Но как ни свирепствовали среди «заблудших овец» (выражение Екатерины) царские палачи, народ не унимался, тоска по воле продолжала владеть сердцами, о Пугачеве-избавителе создавались легенды, там и тут шли толки, что Емельян Иванович жив-невредим, что на Болоте казнили «подставного казака» и вот-вот он, батюшка, вновь подаст о себе голос: осиротевший народ лелеял мысль о новой беспощадной схватке с утеснителями.
Автор «Емельяна Пугачева» записал к эпилогу своего произведения:
«После казни. — Ярко — казнь. Затем, — постепенно удаляясь, удаляясь, — настроение в народе — в палатах, в канцеляриях, среди знати, духовенства, помещиков, купечества, лачуг, крестьянства, горнорабочих, башкирцев, все дальше, дальше…
Когда узнают якуты да тунгусы? Через полтора года. Как они будут об этом говорить?
Екатерина въезжает в Москву и, чтобы заглушить темную страницу истории, тешит жителей торжественными зрелищами».
Писатель имел в виду празднества в первопрестольной с участием императрицы по случаю заключения мира с Турцией, а в действительности в связи с победою над мятежником Пугачевым.
После торжественного выхода Екатерины из Грановитой палаты в Успенский собор происходило молебствие, а когда началось провозглашение многолетия, застонал колокол на Иване-Великом, загремела, салютуя, артиллерия, затрещали залпы из ружей.
«Народное» празднество с улиц перенесено было на Ходынку, куда под пушечную пальбу и шумы оркестров прибыла, в окружении ликующих сановников и дворян, императрица. До поздней ночи небо над Москвой пылало в зареве иллюминаций, к звездам вздымались фейерверки, в павильонах на Ходынке шло пиршество, винопитие, картежная игра.
«А в это время, — читаем мы в заметках автора „Емельяна Пугачева“, — арестованные, сосланные по делу (пугачевского восстания. — Вл. Б.) томятся в крепости и в изгнании».
«…Начался свирепый со стороны правительства террор — „устрашение впавшей в остервенение черни“ при помощи виселицы и кнута.
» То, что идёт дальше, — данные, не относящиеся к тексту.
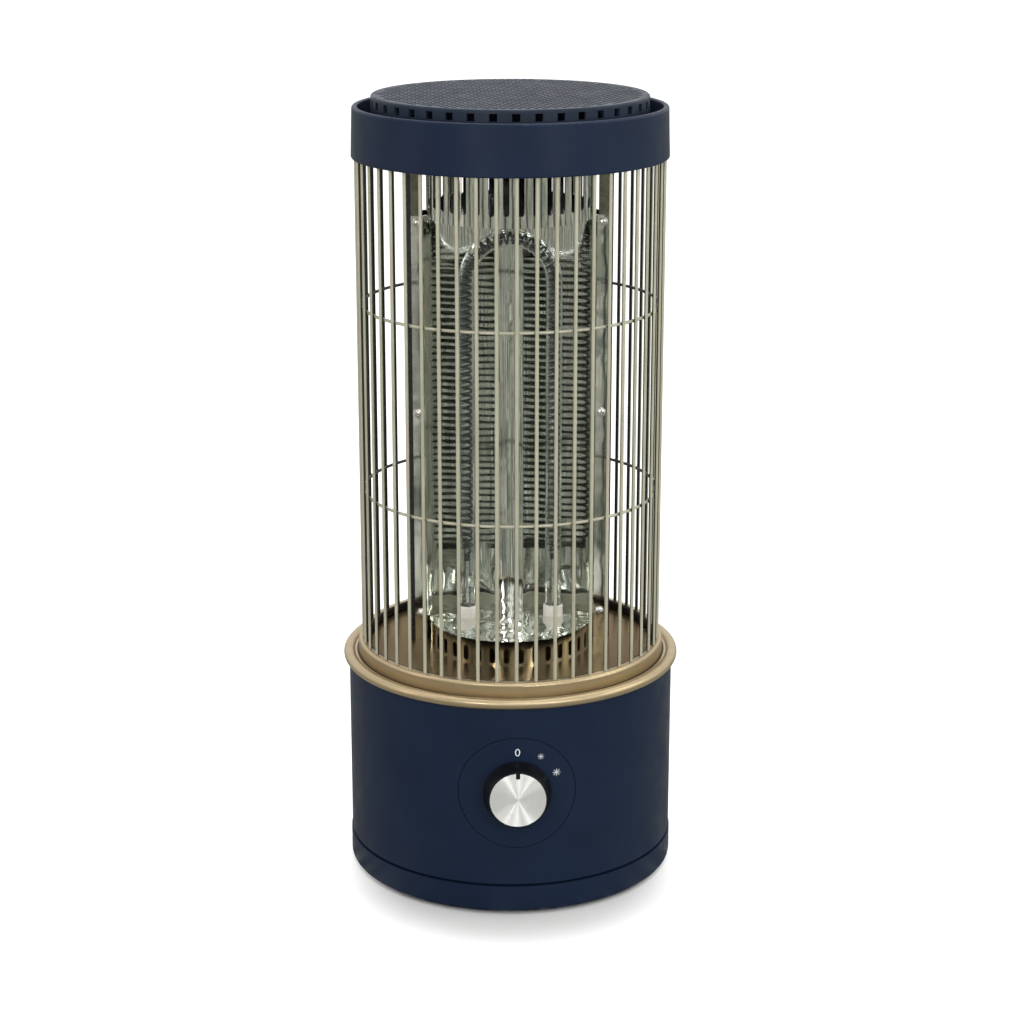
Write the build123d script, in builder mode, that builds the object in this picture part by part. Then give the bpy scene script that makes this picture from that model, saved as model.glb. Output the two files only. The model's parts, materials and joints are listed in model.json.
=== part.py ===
"""Round cage-type quartz heater, in millimetres.

The origin is on the floor under the middle of the base, +Z is up and the knob faces -Y.
Heights are counted from the floor upwards: feet, plinth, housing, cage, cap.
"""
from build123d import *
from math import cos, pi, sin, sqrt
import os

os.makedirs("parts", exist_ok=True)

# Base
base_radius = 110.6
base_wall = 3.4
housing_height = 123.2
ledge_thickness = 3.0
ledge_reach = 5.2
foot_height = 2.0
foot_radius = 6.0
foot_recess = 1.5
foot_inset = 10.6
foot_count = 8
plinth_height = 18.2
plinth_overhang = 0.6
plinth_wall = 3.0
plinth_floor = 3.0
parting_gap = 1.6

# Trim and floor of the cage
collar_bulge = 3.7
collar_height = 6.9
bead_width = 7.6
groove_width = 2.7
groove_floor = 5.0
foot_ring_rise = 15.0
foot_ring_width = 6.8
wire_inset = 3.6
pan_rise = 9.7
pan_sheet = 1.2

# Cage
cage_height = 326.5
wire_diameter = 2.4
guard_wire_diameter = 2.0
wire_count = 50
wire_seat = 8.0
guard_ring_low = 104.0
guard_ring_high = 229.5

# Cap
cap_step = 7.0
cap_draft = 1.0
cap_height = 33.0
cap_rim = 3.6
plate_recess = 1.6
plate_sheet = 1.6
plate_screw_inset = 10.4
shelf_height = 22.5
shelf_thickness = 2.5
shelf_reach = 16.4
grille_gap = 8.8
grille_wall = 2.0
grille_height = 17.5
grille_hole = 5.0
grille_hole_count = 40

# Slotted drums and dishes
drum_gap = 2.15
drum_lip = 4.0
drum_flange = 8.0
plate_opening_inset = 7.0
sheet = 0.8
slot_width = 4.0
slot_count = 36
upper_drum_height = 40.4
upper_slot_length = 29.0
upper_band = 7.3
lower_drum_height = 16.6
lower_slot_length = 10.6
lower_band = 1.1

# Reflector and the shield behind it
trough_shift = 0.7
trough_y = -15.3
trough_radius = 32.3
ridge_gap = 0.7
flange_width = 8.0
flange_screw_inset = 3.85
shield_margin = 2.7
shield_side_depth = 14.0
shield_depth = 46.0
flange_screw_heights = (19.3, 159.8, 288.3)

# Element
tube_radius = 5.5
tube_wall = 1.0
leg_x = 29.4
leg_y = 4.0
leg_length = 244.3
leg_lift = 3.3
coil_radius = 3.4
coil_wire_radius = 0.55
coil_turns = 98
coil_start = 61.0
ferrule_radius = 6.8
ferrule_height = 23.8
pin_radius = 1.0

# Dial and knob
dial_height = 86.5
dial_radius = 38.25
dial_thickness = 1.9
dial_groove = 0.4
bushing_radius = 4.7
shaft_radius = 3.0
knob_radius = 22.4
knob_face_radius = 18.9
knob_depth = 11.3
knob_gap = 0.6

# Clearances
slide_gap = 0.3
fit_gap = 0.1
running_gap = 0.06
weld_gap = 0.05

# Fasteners
screw_radius = 1.5
screw_head_radius = 3.0
screw_head_height = 2.0
plinth_screw_radius = 1.75
plinth_screw_head = 3.2
plinth_screw_head_height = 2.5
plinth_screw_length = 22.0
nut_circle = 3.1
nut_thickness = 2.4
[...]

На правом берегу Волги бесполезно было искать зачинщиков — „все бунтовали“».
А когда «возмущенная чернь была возвращена в безмолвственное всеподданническое повиновение», правительство решило принять меры к тому, чтобы пугачевщина была предана «забвению и глубокому молчанию».
«Все опасные места очищены, злодейских толпов (bis) нигде не предвидится, настала „благополучность“», — писал в своем донесении с Дона один из усмирителей мятежников, походный атаман Луковкин.
Казалось, беспросветная ночь окутала русскую землю. Но это только казалось. В действительности голос Емельяна Пугачева не умолкал долгие годы. Казненный, он продолжал жить, скликая всех обездоленных под свои бунтарские знамена: «Детушки, я с вами!»